El ambiente de este curso es algo que tenemos a la mano y sobre el cual podemos empezar a hacer algo. Mi propuesta es sencilla, se reduce a dos palabras: COMUNICACIÓN y CONFIANZA. No tenemos que de pronto expresar nuestros sentimientos y broncas como si fuéramos grandes cuates, eso tal vez ocurra, tal vez no. Comunicación significa responsabilidad por el espacio de trabajo. ¿Qué es eso que de pronto el profesor no viene a clase y listo, sin avisar, y luego aparece la siguiente clase como si nada hubiera pasado?, y ¿Qué es eso que el estudiante de pronto desaparezca un par de semanas, o hasta un mes, y luego regrese, como si nada? Eso es una actitud que quiere decir: “me vale gorro”. No, este espacio, como decía mi maestra Blanca, lo pagan los impuestos del pueblo, y además ¿Cómo podremos aprender algo que valga la pena si no tenemos ese mínimo respeto por el espacio y las personas con quienes aprendemos?

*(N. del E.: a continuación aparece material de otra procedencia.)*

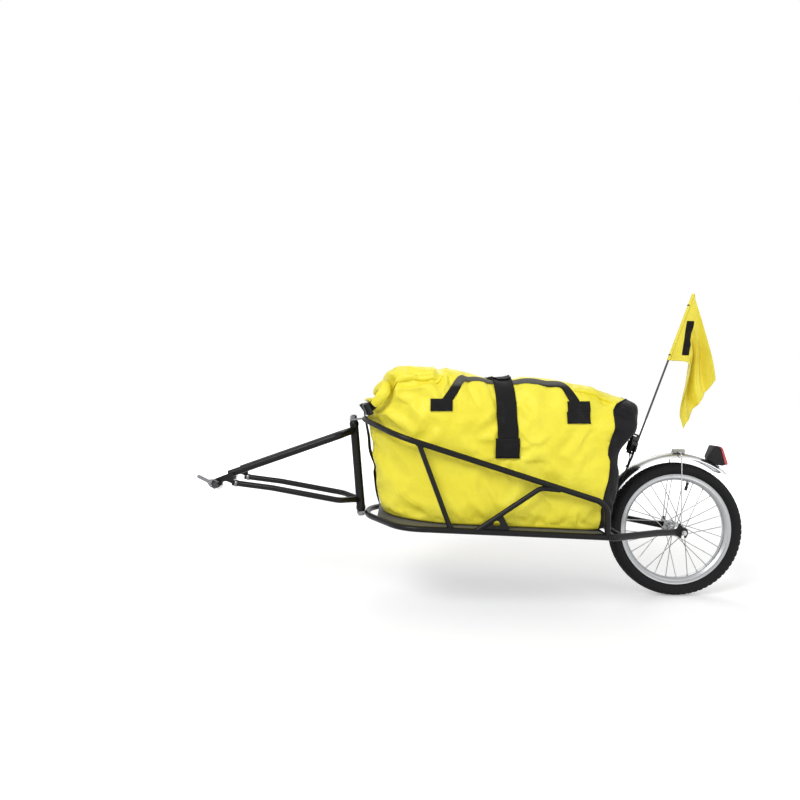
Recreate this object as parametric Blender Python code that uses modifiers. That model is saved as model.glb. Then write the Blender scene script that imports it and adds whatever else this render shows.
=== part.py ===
"""Single-wheel cargo trailer with a packed dry bag, a fender, a tail light and a flag.

Metres. The origin is the middle of the hitch's skewer, which the towing axle holds.
+X points rearwards, +Y to the trailer's right and +Z up.
"""
import math

import bmesh
import bpy
from mathutils import Matrix, Vector

NAME = "cargo_trailer"
SIDES = (("left", -1), ("right", 1))
UP = Vector((0, 0, 1))
ACROSS = Vector((0, 1, 0))

# Clearances
GAP = 0.0003                    # between pieces that touch, or turn on each other
WHEEL_GAP = 0.0003              # between hub and axle
HOLE_SIDES = 12                 # facets of a plate's round hole

# Towing axle that the hitch fits
HUB_WIDTH = 0.130               # towing hub over its locknuts
TOWING_DROPOUT = 0.0055         # thickness of one towing dropout

# Hitch skewer and bobbins
SKEWER_R = 0.0025
CORE_R = 0.0075
FLANGE_R = 0.011
FLANGE_T = 0.0025
SIDE_PLAY = 0.0005              # between a hook plate and a bobbin flange
CAM_R = 0.0085
CAM_LENGTH = 0.0137
CAM_SHAFT_R = 0.0037
CAM_SHAFT_OFFSET = 0.0067       # from the drum's inner end to the lever's axis
LEVER_LENGTH = 0.055
LEVER_WIDTH = 0.009
LEVER_T = 0.005
LEVER_RISE = math.radians(26)   # of the closed lever, which points forwards
CHEEK_T = 0.0022
NUT_R = 0.009
NUT_LENGTH = 0.0105

# Hook plates, in X and Z round the skewer
HOOK_T = 0.005
HOOK_SLOT_R = 0.008
HOOK_R = 0.0155
HOOK_JAW = 0.0115               # depth of the front jaw below the skewer
HOOK_TOOTH = 0.0035             # depth of the rear jaw
HOOK_BACK = 0.0465
HOOK_CHAMFER = 0.0035
HOOK_TOOTH_BACK = 0.0130
# Lower edge of the plate as X from its back edge, and Z, from the back to the slot
HOOK_UNDERSIDE = ((0.0, -0.0010), (-0.0047, 0.0016), (-0.0195, 0.0077), (-0.0310, 0.0068))
HOOK_TOP_RISE = math.radians(21)

# Latches
LATCH_T = 0.002
LATCH_IN_R = 0.0122             # the arm passes round the bobbin's flange
LATCH_OUT_R = 0.0168
LATCH_EYE_R = 0.005
LATCH_PIN = (0.0209, 0.0200)
LATCH_PIN_R = 0.002
LATCH_HEAD_R = 0.004
LATCH_HEAD_T = 0.0012

# Fork
UPPER_ARM_R = 0.010
LOWER_ARM_R = 0.008
ARM_BEND_AHEAD = 0.050          # bend of the arms ahead of the steering axis
ARM_BEND_R = 0.030
UPPER_ARM_START = (0.030, 0.0258)
UPPER_ARM_BEND_DROP = 0.0134    # bend below the arm's end
UPPER_ARM_BELOW_TOP = 0.0239    # end of the arm below the head tube's top
LOWER_ARM_START = (0.040, 0.0020)
LOWER_ARM_KINK = (0.150, -0.0125)
LOWER_ARM_BEND_RISE = 0.0080
LOWER_ARM_ABOVE_BOTTOM = 0.0304

# Steering axis: it crosses Z = 0 here, and its top leans forwards
STEER_X = 0.385
STEER_LEAN = math.radians(4.66)
HEAD_R = 0.0122
HEAD_BORE_R = 0.009
HEAD_BOTTOM = -0.0856
HEAD_TOP = 0.1700
BUSH_FLANGE_R = 0.0112
BUSH_FLANGE_T = 0.0025
BUSH_LENGTH = 0.014
PIN_R = 0.006
EYE_R = 0.0125
EYE_T = 0.005
LOWER_EYE_T = 0.006
TONGUE_HALF = 0.012
NUT_HEX_R = 0.0095
NUT_HEX_T = 0.008
PIN_HEAD_T = 0.006
PIN_END = 0.0026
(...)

Yo sé que cada uno y cada una de ustedes tiene sus pequeñas o grandes broncas. Y si no las tiene pronto las tendrá. Un trabajo que se puso rudo, una abuelita que está hospitalizada, un novio que no sabe lo que quiere, una distancia enorme que atravesar, un hijo que cuidar o una crisis existencial. Sé que cada uno y cada una es una persona y vive una vida. Solo en un mundo de fantasía (que algunos profesores tienen) ustedes vendrían a todas las clases y harían todas las tareas y lecturas. Pero en estas condiciones difíciles en las que estamos podemos hacer maravillas si tomamos en serio este espacio para aprender. No tengo ningún problema que por un motivo personal se ausenten, pero espero que avisen, y espero sobre todo que en lugar de compadecerse de ustedes mismos, estén dispuestos a plantear soluciones.

Piensen que este es un barco en el que navegamos juntos, pero el barco tiene imperfecciones, y necesita arreglos, ¿Qué hacemos, regresamos al puerto para hacer las reparaciones, o continuamos y vamos sobre la marcha trabajando juntos para seguir adelante? Si creemos que lo mejor es regresar, tal vez estemos pensando que un día este barco puede zarpar sin ningún problema ni dificultad. Pero ¿Cuándo será eso? ¿Cuándo viviremos en un mundo sin problemas? Creo que la idea de regresar es un poco irrealista (así como sus cursos de integración). Ahora, si somos realistas, no por eso dejamos de ser soñadores. No seremos estudiantes del TEC, ni de la UNAM, ni de la UAM, ni del POLI, pero ¿Quién dijo que esas universidades son el modelo a seguir?, ¿El modelo para quién? La UACM se hizo no sólo para dar cabida a estudiantes rechazados, se hizo sobre todo para construir una educación diferente, porque las universidades públicas y privadas tiene series limitaciones en la formación de sus estudiantes.

Fin de la primera reflexión de clase.